Nvidia has announced its next addition to the growing suite of DLSS options, which already includes impressive upscaling, ray reconstruction for ray-traced workloads, and frame generation. DLSS 5 is being teased as the biggest leap forward yet, with Nvidia introducing an AI-powered model that changes lighting and material properties at a per-pixel level. However, the response to the announcement has been overwhelmingly negative so far.

Equated to the introduction of a programmable graphical shader in 2001, Nvidia is leveraging a real-time neural rendering model that takes in color and motion vectors from a single in-game frame and generates a wholly new one with photorealistic lighting and material changes.

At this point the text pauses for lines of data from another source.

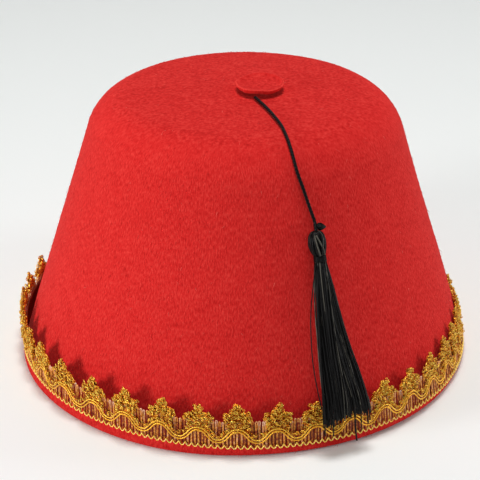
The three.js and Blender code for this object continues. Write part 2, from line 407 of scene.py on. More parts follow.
def tubes(paths, radius, sides, across, tint=0.5):
    """Round tubes along many paths at once. A ring's point is the path's point plus the radius times
    (cos a of b + sin a of c), where b stands square to the path and to the direction `across`, and c
    square to both. Both ends are closed. Texture coordinates are metres round and along the tube. The
    tint is one for all, or one for each path, or one for each point of each path."""
    paths = np.asarray(paths, float)
    number, length = paths.shape[:2]
    along = unit(np.gradient(paths, axis=1))
    b = unit(np.cross(along, np.broadcast_to(across, paths.shape)))
    c = np.cross(b, along)
    radius = np.broadcast_to(np.asarray(radius, float), (number, length))
    angle = TURN * np.arange(sides) / sides
    spoke = np.cos(angle)[:, None] * b[:, :, None] + np.sin(angle)[:, None] * c[:, :, None]
    points = paths[:, :, None] + radius[:, :, None, None] * spoke
    p, i, j = np.meshgrid(np.arange(number), np.arange(length - 1), np.arange(sides), indexing="ij")
    ring = (p * length + i) * sides
    after = (j + 1) % sides
    quads = np.stack([ring + j, ring + sides + j, ring + sides + after, ring + after], -1)
    step = np.linalg.norm(np.diff(paths, axis=1), axis=2)
    run = np.concatenate([np.zeros((number, 1)), np.cumsum(step, axis=1)], axis=1)
    run += np.arange(number)[:, None] * math.sqrt(2) * 10 * MM
    width = TURN * radius.mean() / sides
    low, high = run[p, i], run[p, i + 1]
    corners = [(j * width, low), (j * width, high), ((j + 1) * width, high), ((j + 1) * width, low)]
    quad_uvs = np.stack([np.stack(corner, -1) for corner in corners], -2)
    fan = np.arange(1, sides - 1)
    first = (np.arange(number) * length * sides)[:, None]
    last = first + (length - 1) * sides
    hub = np.zeros_like(fan)
    caps = np.concatenate(
        [
            np.stack([first + hub, first + fan, first + fan + 1], -1).reshape(-1, 3),
            np.stack([last + hub, last + fan + 1, last + fan], -1).reshape(-1, 3),
        ]
    )
    cap_angle = angle[(caps % sides)]
    cap_uvs = radius.mean() * np.stack([np.cos(cap_angle), np.sin(cap_angle)], -1)
    tints = np.atleast_2d(np.asarray(tint, float).T).T
    tints = np.repeat(np.broadcast_to(tints, (number, length)), sides, axis=1)
    return {
        "points": points.reshape(-1, 3),
        "quads": quads.reshape(-1, 4),
        "quad_uvs": quad_uvs.reshape(-1, 4, 2),
        "triangles": caps,
        "triangle_uvs": cap_uvs,
        "tint": tints.ravel(),
    }


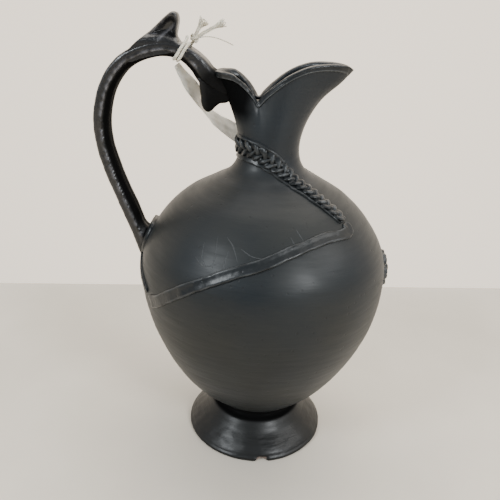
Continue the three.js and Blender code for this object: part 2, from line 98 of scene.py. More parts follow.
class Curve:
    """A smooth centripetal curve through points, read by point number or by length."""

    def __init__(self, points, closed=False):
        p = np.asarray(points, float)
        if closed:
            control = np.vstack([p[-1:], p, p[:2]])
        else:
            control = np.vstack([2 * p[:1] - p[1:2], p, 2 * p[-1:] - p[-2:-1]])
        spans = []
        for p0, p1, p2, p3 in zip(control, control[1:], control[2:], control[3:]):
            d01, d12, d23 = (max(np.linalg.norm(b - a) ** 0.5, 1e-4)
                             for a, b in ((p0, p1), (p1, p2), (p2, p3)))
            leave = ((p1 - p0) / d01 - (p2 - p0) / (d01 + d12) + (p2 - p1) / d12) * d12
            arrive = ((p2 - p1) / d12 - (p3 - p1) / (d12 + d23) + (p3 - p2) / d23) * d12
            spans.append([p1, leave, 3 * (p2 - p1) - 2 * leave - arrive, 2 * (p1 - p2) + leave + arrive])
        self.spans = np.array(spans)
        self.steps = np.linspace(0, 1, CURVE_STEPS)
        dense = self.at(self.steps)
        gaps = np.linalg.norm(np.diff(dense, axis=0), axis=1)
        self.lengths = np.concatenate([[0], np.cumsum(gaps)])
        self.length = self.lengths[-1]

    def _local(self, t):
        t = np.clip(np.asarray(t, float), 0, 1) * len(self.spans)
        span = np.minimum(t.astype(int), len(self.spans) - 1)
        return self.spans[span], (t - span)[..., None]

    def at(self, t):
        c, w = self._local(t)
        return c[..., 0, :] + w * (c[..., 1, :] + w * (c[..., 2, :] + w * c[..., 3, :]))

    def slope(self, t):
        c, w = self._local(t)
        d = c[..., 1, :] + w * (2 * c[..., 2, :] + w * 3 * c[..., 3, :])
        return d / np.maximum(np.linalg.norm(d, axis=-1, keepdims=True), 1e-9)

    def step(self, share):
        """The curve's own parameter at a share of its length."""
        return np.interp(np.asarray(share, float) * self.length, self.lengths, self.steps)


def ripple(points, size, seed):
    """Smooth noise from -1 to 1 that changes over about size, the same on each run."""
    rng = np.random.default_rng(seed)
    points = np.asarray(points, float)
    total = np.zeros(points.shape[:-1])
    for _ in range(WAVES):
        way = rng.normal(size=points.shape[-1])
        way *= rng.uniform(0.6, 1.7) * 2 * math.pi / (size * np.linalg.norm(way))
        total += np.sin(points @ way + rng.uniform(0, 2 * math.pi))
    return total / WAVES * 1.6


def smooth(low, high, value):
    t = np.clip((np.asarray(value, float) - low) / (high - low), 0, 1)
    return t * t * (3 - 2 * t)


def mix(a, b, t):
    return a + (b - a) * t


def bell(distance, width):
    return np.exp(-((distance / width) ** 2))


# -------------------------------------------------- pieces


MERGE_M = 1e-7
DEGENERATE_M = 1e-8
SHARP_ANGLE = math.radians(55)


def ring_faces(rows, cols, closed):
    """Quads between rings of points, and from the last ring back to the first if closed."""
    faces = []
    for i in range(rows if closed else rows - 1):
        for j in range(cols):
            a, b = i * cols + j, i * cols + (j + 1) % cols
            c, d = (i + 1) % rows * cols + (j + 1) % cols, (i + 1) % rows * cols + j
            faces.append((a, b, c, d))
    return faces


class Shape:
    """Points in mm, faces, and a value for each point that marks rubbed clay and painted highlight above 0
    and painted shade below 0, gathered into one mesh.
    """

    def __init__(self):
        self.points, self.faces, self.wear_and_painted_light = [], [], []
        self.count = 0

    def loft(self, rings, wear_and_painted_light=None, closed=False):
        """Rings of points as a closed tube: a loop of rings, or a run that is capped by fans."""
        rings = np.asarray(rings, float)
        rows, cols = rings.shape[:2]
        faces = ring_faces(rows, cols, closed)
        points = rings.reshape(-1, 3)
        wear_and_painted_light = np.zeros(rows * cols) if wear_and_painted_light is None else np.asarray(wear_and_painted_light, float).ravel()
        if not closed:
            points = np.vstack([points, rings[0].mean(0), rings[-1].mean(0)])
            wear_and_painted_light = np.concatenate([wear_and_painted_light, [wear_and_painted_light[0], wear_and_painted_light[-1]]])
            first, last = rows * cols, rows * cols + 1
            faces += [(first, (j + 1) % cols, j) for j in range(cols)]
            top = (rows - 1) * cols
            faces += [(last, top + j, top + (j + 1) % cols) for j in range(cols)]
        self.points.append(points)
        self.wear_and_painted_light.append(wear_and_painted_light)
        self.faces += [tuple(self.count + k for k in face) for face in faces]
        self.count += len(points)
        return self


def piece(name, shape, material, node, body="jug"):
    """A smooth mesh object from a shape, in the row's frame, that stands for a node of a body."""
    points = (np.vstack(shape.points) + (AXIS_X, 0, 0)) * MM
    mesh = bpy.data.meshes.new(name)
    mesh.from_pydata(points.tolist(), [], shape.faces)
    wear_and_painted_light = mesh.attributes.new("wear_and_painted_light", "FLOAT", "POINT")
    wear_and_painted_light.data.foreach_set("value", np.concatenate(shape.wear_and_painted_light).astype(np.float32))
    work = bmesh.new()
    work.from_mesh(mesh)
    bmesh.ops.remove_doubles(work, verts=work.verts, dist=MERGE_M)
    bmesh.ops.dissolve_degenerate(work, edges=work.edges, dist=DEGENERATE_M)
    bmesh.ops.recalc_face_normals(work, faces=work.faces)
    work.to_mesh(mesh)
    work.free()
    mesh.shade_smooth()
    mesh.set_sharp_from_angle(angle=SHARP_ANGLE)
    mesh.materials.append(material)
    obj = bpy.data.objects.new(name, mesh)
    bpy.context.scene.collection.objects.link(obj)
    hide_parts(node)
    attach(obj, body)
    return obj


# -------------------------------------------------- node helpers


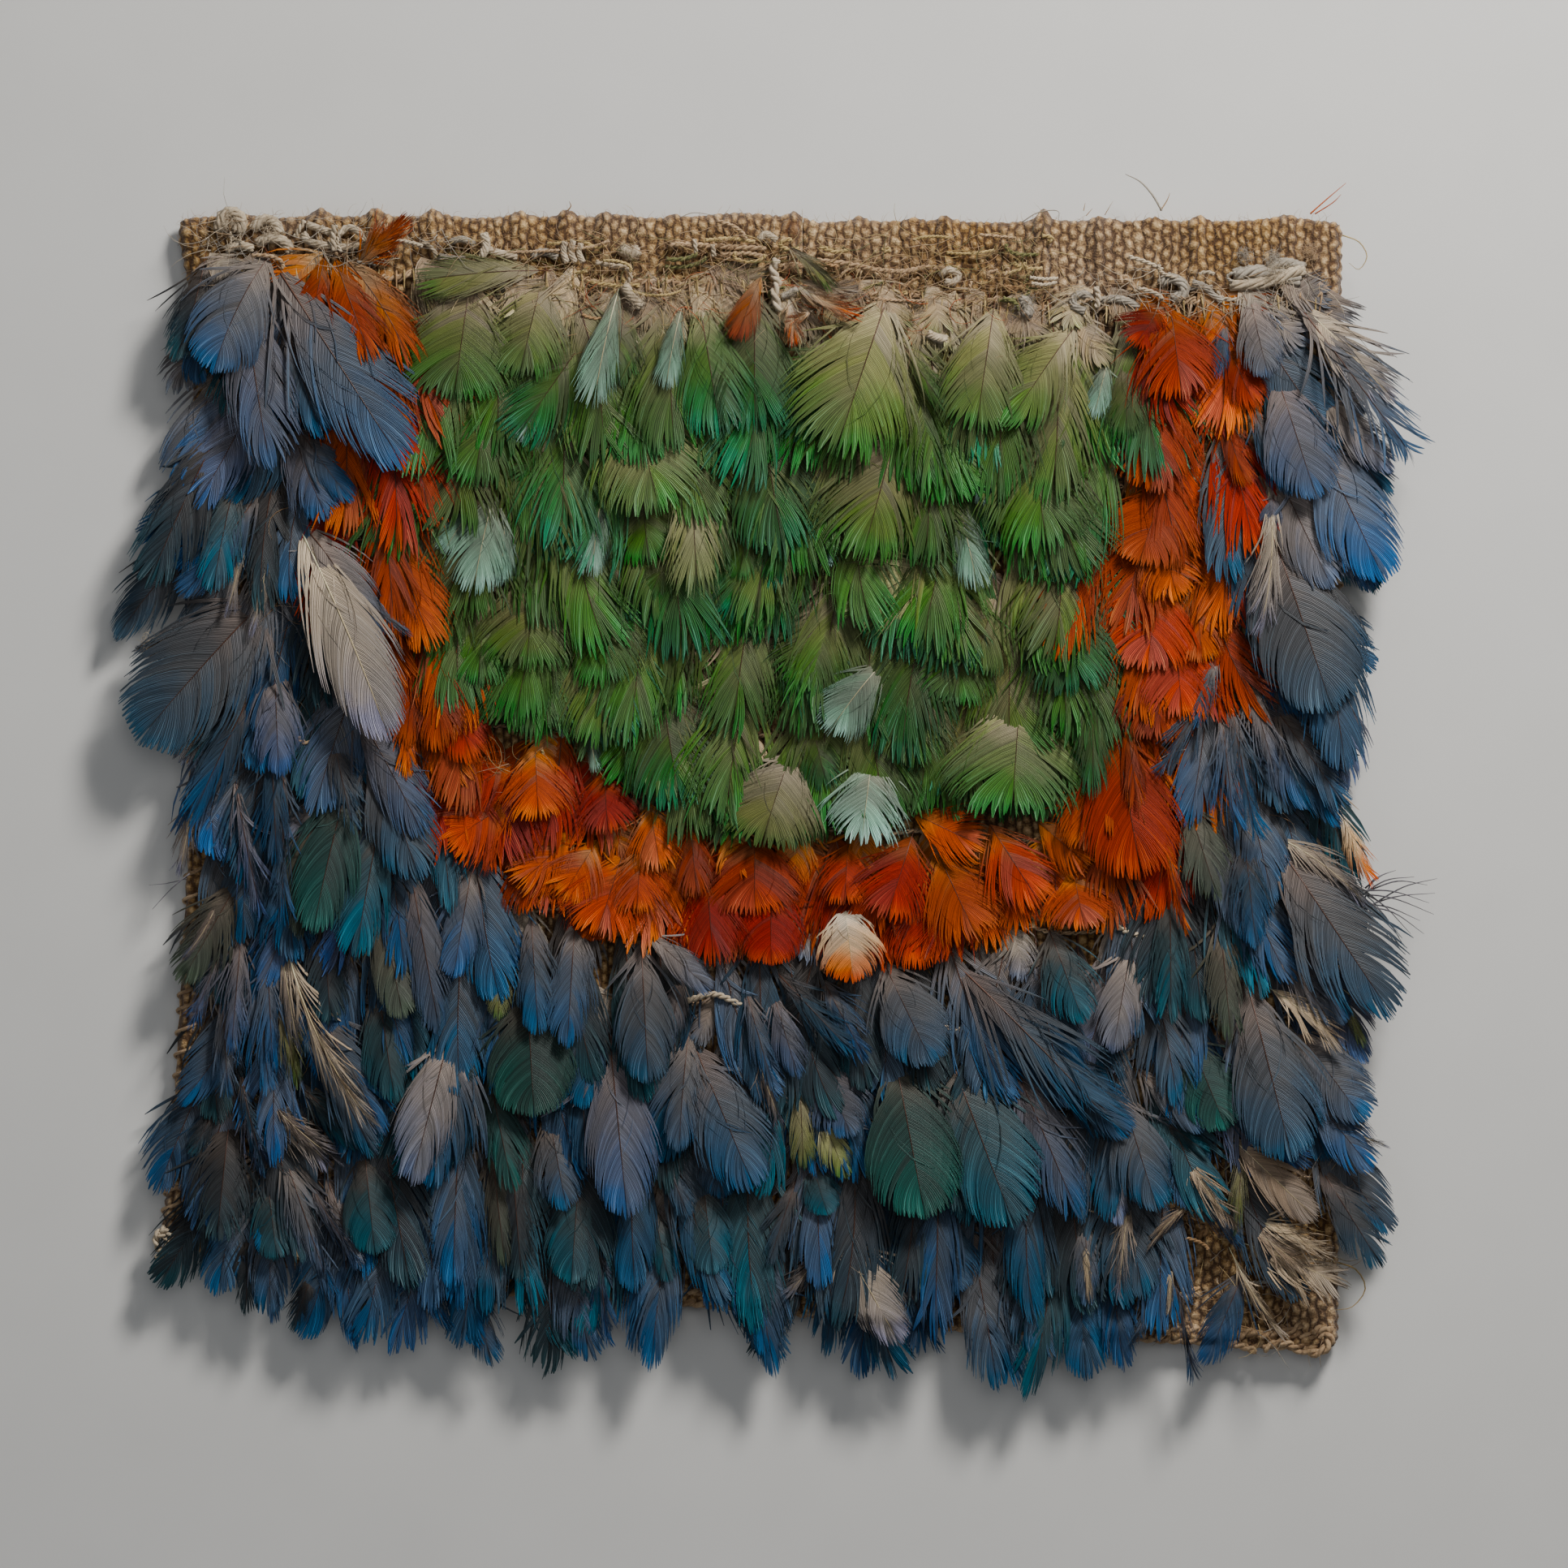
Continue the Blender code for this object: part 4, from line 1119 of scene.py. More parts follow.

Nvidia notes that these changes are anchored to a game’s assets, indicating that the model doesn’t inherently change the geometry of a character’s facial model, for example, but instead just reshapes the lighting that around it, providing a new level of detail.

The technology was predominantly showcased using character models from games such as Resident Evil Requiem, Starfield, and The Elder Scrolls IV: Oblivion Remastered. The results are striking, but for polarizing reasons. Lighting is indeed photorealistic, but seems to also drastically alter the look of some characters to a point where they look entirely different. This is very obvious when looking at the difference between Grace Ashcroft in Resident Evil Requiem, where the DLSS 5 altered model exhibits properties that her look like she’s been passed through a beautification filter.

The effect is far more impressive when applied to scene geometry, like a cobblestone road featured in the demo above. The ambient occlusion gives the road far more depth, in a way that even path tracing might struggle to match in real-time. Other large swatches of scenery, such as the forests in Assassin’s Creed Shadows, also can look drastically improved in isolation, but the lighting changes to an overall environment do drastically alter the original mood of the scene, both in terms of color reproduction and light levels.

These changes have landed with praise and criticism in equal measure. Digital Foundry, who had hands-on sessions at an Nvidia-hosted event, came away impressed with the potential of the technology. “There’s a lot to process here – and there’s the sense that we’re still not fully aware of the full implications of this technology – but the bottom line is that this is big,” the hands-on preview reads. “Bigger than the last big jump we saw in gaming graphics with the arrival of path tracing in triple-A games, kicking off with Cyberpunk 2077.”

Others have been more critical. Steve Karolewics, a rendering engineer at Respawn, shot down the supposed advancements in favor of original creator intent. “DLSS 5 looks like an overbearing contrast, sharpness, and airbrush filter,” Karolewics wrote, via VGC. “Remarkably different frames with the rationale of photo-real lighting? Nah, I think I’ll stick with the original artistic intent.” There have been numerous memes regarding the announcement too, from players, studios, and publishers alike, showcasing a genuine division in opinion over the potential visual enhancements.

Performance is also another aspect that Nvidia only lightly touches on, but is extrapolated further in Digital Foundry’s preview. At the event, the demo was running across two RTX 5090 graphics cards, with one handling game rendering while the other was completely dedicated to the DLSS 5 model. This per-pixel transformation reportedly requires an abnormally large amount of VRAM currently, with the RTX 5090 featuring the most in a consumer gaming graphics card at 32GB, double the amount present in a RTX 5080.

Nvidia has also noted that developers will have the option to tweak the model’s output, which was further emphasized by Bethesda in a reply to the original announcement. It’s one of many studios that have already pledged to make use of the new DLSS suite, including Capcom, Hotta Studio, NetEase, NCSoft, S-GAME, Tencent, Ubisoft and Warner Bros. Games. Developers are also not forced to include DLSS 5 support in their games, and can continue including the latest versions of the rest of the suite without issue.

Nvidia plans to launch DLSS 5 later this year, hopefully with drastically better performance. There is currently no mention of support outside the 50-series family of GPUs.